Written request. Each line below is to be written out in full, exactly as shown.

Provided material.
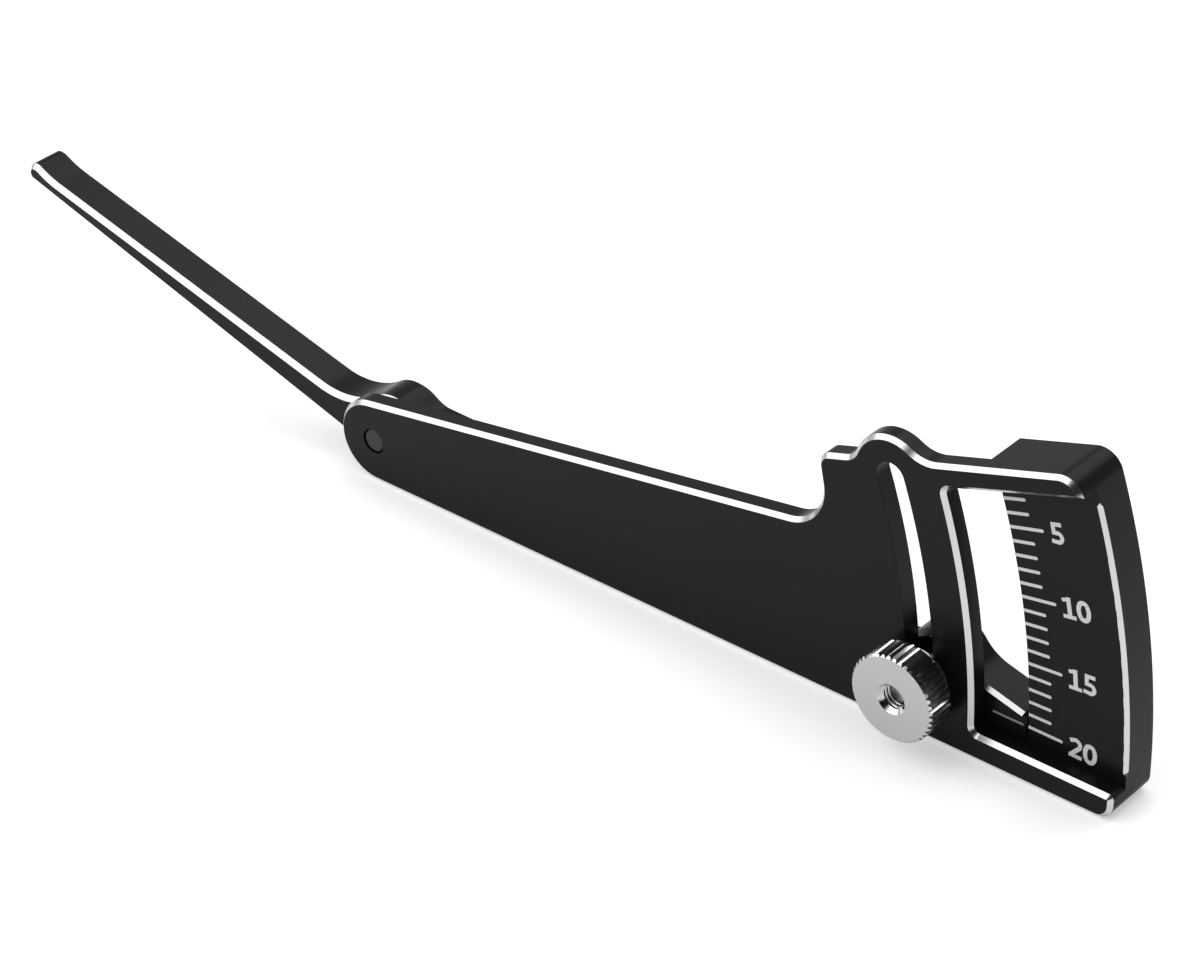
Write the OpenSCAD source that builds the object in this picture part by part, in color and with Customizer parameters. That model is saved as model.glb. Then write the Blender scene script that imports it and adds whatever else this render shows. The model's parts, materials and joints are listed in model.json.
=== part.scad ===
// Ride height gauge: a flat base that stands on its long edge, a lever that turns on a
// pivot at its round end, and a knurled nut that clamps the lever where it reads.
// The base's right end carries the scale, an arc round the pivot.
// Frame: X runs from the finger tip to the scale, Y from the front face to the back,
// Z up. The origin is on the table, under the middle of the scale's foot.

/* [Base] */
// Height of the pivot axis over the table
pivot_h = 5.2; // [5:0.1:6]
// Thickness of the front plate
plate_t = 2.2; // [1.6:0.1:2.3]
// Depth of the scale's face behind the front face
scale_depth = 2.4; // [2.35:0.05:3]
// Whole depth of the scale block, front face to back face
block_depth = 7.2; // [6.6:0.1:9]
// Width of the 45 degree chamfers on the base's front edges
chamfer = 0.45; // [0.3:0.05:0.55]
// Width of the chamfers on the scale block's arc and back edges
back_chamfer = 0.42; // [0.3:0.02:0.6]
// Radius of the base's round end
end_r = 5.05; // [4.6:0.05:5.1]
// Slope of the plate's long top edge, in degrees
edge_a = 9; // [7:0.5:11]
// Slope of the top bar, in degrees
bar_a = 17.2; // [15:0.2:18.6]
// Distance of the top bar's upper edge above a parallel line through the pivot
bar_off = 3.85; // [3:0.05:4.4]
// Distance from the slot's centre line in to the wall that ends the long edge
wall_back = 10.2; // [7.6:0.1:14]
// Radius of the fillet under the step
step_fillet = 5; // [2:0.5:6]
// Radius of the step's corner
step_r = 1.6; // [0.8:0.1:2]
// Wall round the slot's upper end, the crown
crown_wall = 2.86; // [2.4:0.02:3.6]
// Fillet from the step up to the crown
crown_fillet_l = 2; // [1:0.1:3]
// Fillet from the crown down to the top bar
crown_fillet_r = 4; // [2:0.5:6]
// Radius of the top bar's outer corner
bar_corner = 2.4; // [1:0.1:3]
// Radius of the foot's outer corner
foot_corner = 1.9; // [1:0.1:2.4]
// Radius of the corner where the pocket opens to the right
lip_r = 0.65; // [0.6:0.05:1]

/* [Scale and window] */
// Radius of the scale's inner edge, about the pivot
scale_in = 87; // [85:0.5:90]
// Radius of the scale block's outer face
scale_out = 98.6; // [96:0.2:104]
// Radius of the window's left edge
window_r = 81.8; // [81:0.2:83]
// Distance of the window's lower edge below the pivot axis
window_drop = 2.04; // [1.6:0.02:2.4]
// Radius of the window's left corners
window_corner = 0.85; // [0.7:0.05:2]

/* [Slot and travel] */
// Radius of the slot's centre line, about the pivot
slot_r = 75.5; // [74.5:0.1:75.8]
// Width of the slot
slot_w = 3.4; // [3.3:0.1:3.8]
// Angle of the clamp stud at the highest reading, the rest pose
stud_a = 1.56; // [0.8:0.02:2]
// Turn of the lever from the highest reading to the lowest
travel_a = 17.1; // [14:0.1:17.2]

/* [Lever] */
// Gap between the plate's back and the lever's front
lever_gap = 0.2; // [0.15:0.05:0.3]
// Gap between the pointer's end and the scale's inner edge
pointer_gap = 0.3; // [0.25:0.05:0.6]
// Width of the 45 degree chamfer on the lever's front edges
lever_chamfer = 0.55; // [0.3:0.05:0.6]
// Slope of the finger's upper edge, in degrees
finger_top_a = 15; // [14:0.2:16]
// Distance of the finger's upper edge below the pivot axis
finger_top_off = 0.4; // [0:0.05:0.8]
// Slope of the finger's lower edge, in degrees
finger_low_a = 17.2; // [16.6:0.1:17.6]
// Distance of the finger's lower edge below the pivot axis
finger_low_off = 4.5; // [4:0.05:4.6]
// Distance from the pivot axis to the finger's contact nose
nose_x = 56.3; // [50:0.1:60]
// Radius of the contact nose
nose_r = 1; // [0.8:0.05:1.3]
// Fillet between the nose and the finger's upper edge
nose_fillet = 2.5; // [1:0.5:5]
// Radius of the knuckle round the pivot
knuckle_r = 4.8; // [4.6:0.1:4.9]
// Distance of the knuckle's centre right of the pivot axis
knuckle_x = 0.7; // [0:0.1:1]
// Distance of the knuckle's centre below the pivot axis
knuckle_drop = 0.15; // [0:0.05:0.25]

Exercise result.
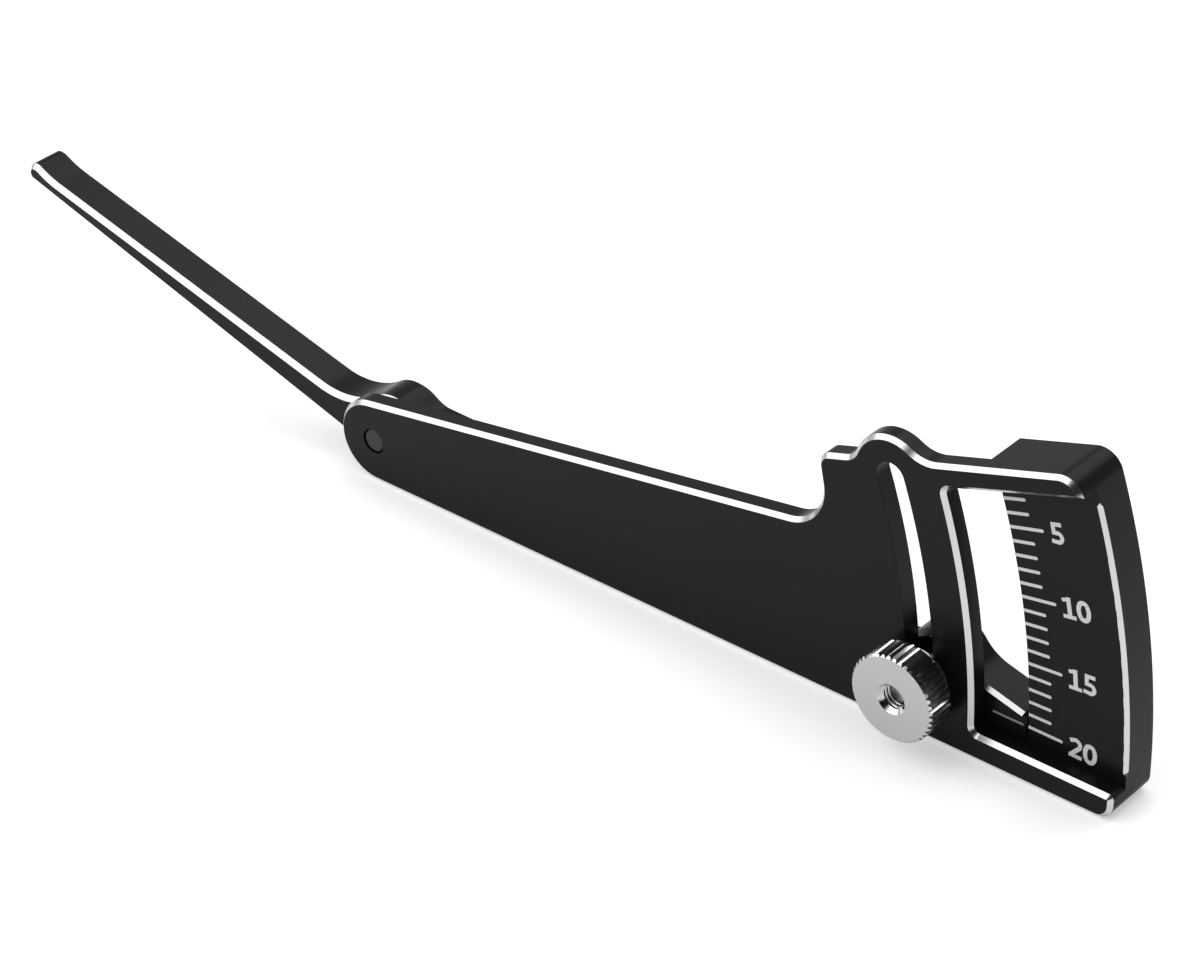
Write the OpenSCAD source that builds the object in this picture part by part, in color and with Customizer parameters. That model is saved as model.glb. Then write the Blender scene script that imports it and adds whatever else this render shows. The model's parts, materials and joints are listed in model.json.
=== part.scad ===
// Ride height gauge: a flat base that stands on its long edge, a lever that turns on a
// pivot at its round end, and a knurled nut that clamps the lever where it reads.
// The base's right end carries the scale, an arc round the pivot.
// Frame: X runs from the finger tip to the scale, Y from the front face to the back,
// Z up. The origin is on the table, under the middle of the scale's foot.

/* [Base] */
// Height of the pivot axis over the table
pivot_h = 5.2; // [5:0.1:6]
// Thickness of the front plate
plate_t = 2.2; // [1.6:0.1:2.3]
// Depth of the scale's face behind the front face
scale_depth = 2.4; // [2.35:0.05:3]
// Whole depth of the scale block, front face to back face
block_depth = 7.2; // [6.6:0.1:9]
// Width of the 45 degree chamfers on the base's front edges
chamfer = 0.45; // [0.3:0.05:0.55]
// Width of the chamfers on the scale block's arc and back edges
back_chamfer = 0.42; // [0.3:0.02:0.6]
// Radius of the base's round end
end_r = 5.05; // [4.6:0.05:5.1]
// Slope of the plate's long top edge, in degrees
edge_a = 9; // [7:0.5:11]
// Slope of the top bar, in degrees
bar_a = 17.2; // [15:0.2:18.6]
// Distance of the top bar's upper edge above a parallel line through the pivot
bar_off = 3.85; // [3:0.05:4.4]
// Distance from the slot's centre line in to the wall that ends the long edge
wall_back = 10.2; // [7.6:0.1:14]
// Radius of the fillet under the step
step_fillet = 5; // [2:0.5:6]
// Radius of the step's corner
step_r = 1.6; // [0.8:0.1:2]
// Wall round the slot's upper end, the crown
crown_wall = 2.86; // [2.4:0.02:3.6]
// Fillet from the step up to the crown
crown_fillet_l = 2; // [1:0.1:3]
// Fillet from the crown down to the top bar
crown_fillet_r = 4; // [2:0.5:6]
// Radius of the top bar's outer corner
bar_corner = 2.4; // [1:0.1:3]
// Radius of the foot's outer corner
foot_corner = 1.9; // [1:0.1:2.4]
// Radius of the corner where the pocket opens to the right
lip_r = 0.65; // [0.6:0.05:1]

/* [Scale and window] */
// Radius of the scale's inner edge, about the pivot
scale_in = 87; // [85:0.5:90]
// Radius of the scale block's outer face
scale_out = 98.6; // [96:0.2:104]
// Radius of the window's left edge
window_r = 81.8; // [81:0.2:83]
// Distance of the window's lower edge below the pivot axis
window_drop = 2.04; // [1.6:0.02:2.4]
// Radius of the window's left corners
window_corner = 0.85; // [0.7:0.05:2]

/* [Slot and travel] */
// Radius of the slot's centre line, about the pivot
slot_r = 75.5; // [74.5:0.1:75.8]
// Width of the slot
slot_w = 3.4; // [3.3:0.1:3.8]
// Angle of the clamp stud at the highest reading, the rest pose
stud_a = 1.56; // [0.8:0.02:2]
// Turn of the lever from the highest reading to the lowest
travel_a = 17.1; // [14:0.1:17.2]

/* [Lever] */
// Gap between the plate's back and the lever's front
lever_gap = 0.2; // [0.15:0.05:0.3]
// Gap between the pointer's end and the scale's inner edge
pointer_gap = 0.3; // [0.25:0.05:0.6]
// Width of the 45 degree chamfer on the lever's front edges
lever_chamfer = 0.55; // [0.3:0.05:0.6]
// Slope of the finger's upper edge, in degrees
finger_top_a = 15; // [14:0.2:16]
// Distance of the finger's upper edge below the pivot axis
finger_top_off = 0.4; // [0:0.05:0.8]
// Slope of the finger's lower edge, in degrees
finger_low_a = 17.2; // [16.6:0.1:17.6]
// Distance of the finger's lower edge below the pivot axis
finger_low_off = 4.5; // [4:0.05:4.6]
// Distance from the pivot axis to the finger's contact nose
nose_x = 56.3; // [50:0.1:60]
// Radius of the contact nose
nose_r = 1; // [0.8:0.05:1.3]
// Fillet between the nose and the finger's upper edge
nose_fillet = 2.5; // [1:0.5:5]
// Radius of the knuckle round the pivot
knuckle_r = 4.8; // [4.6:0.1:4.9]
// Distance of the knuckle's centre right of the pivot axis
knuckle_x = 0.7; // [0:0.1:1]
// Distance of the knuckle's centre below the pivot axis
knuckle_drop = 0.15; // [0:0.05:0.25]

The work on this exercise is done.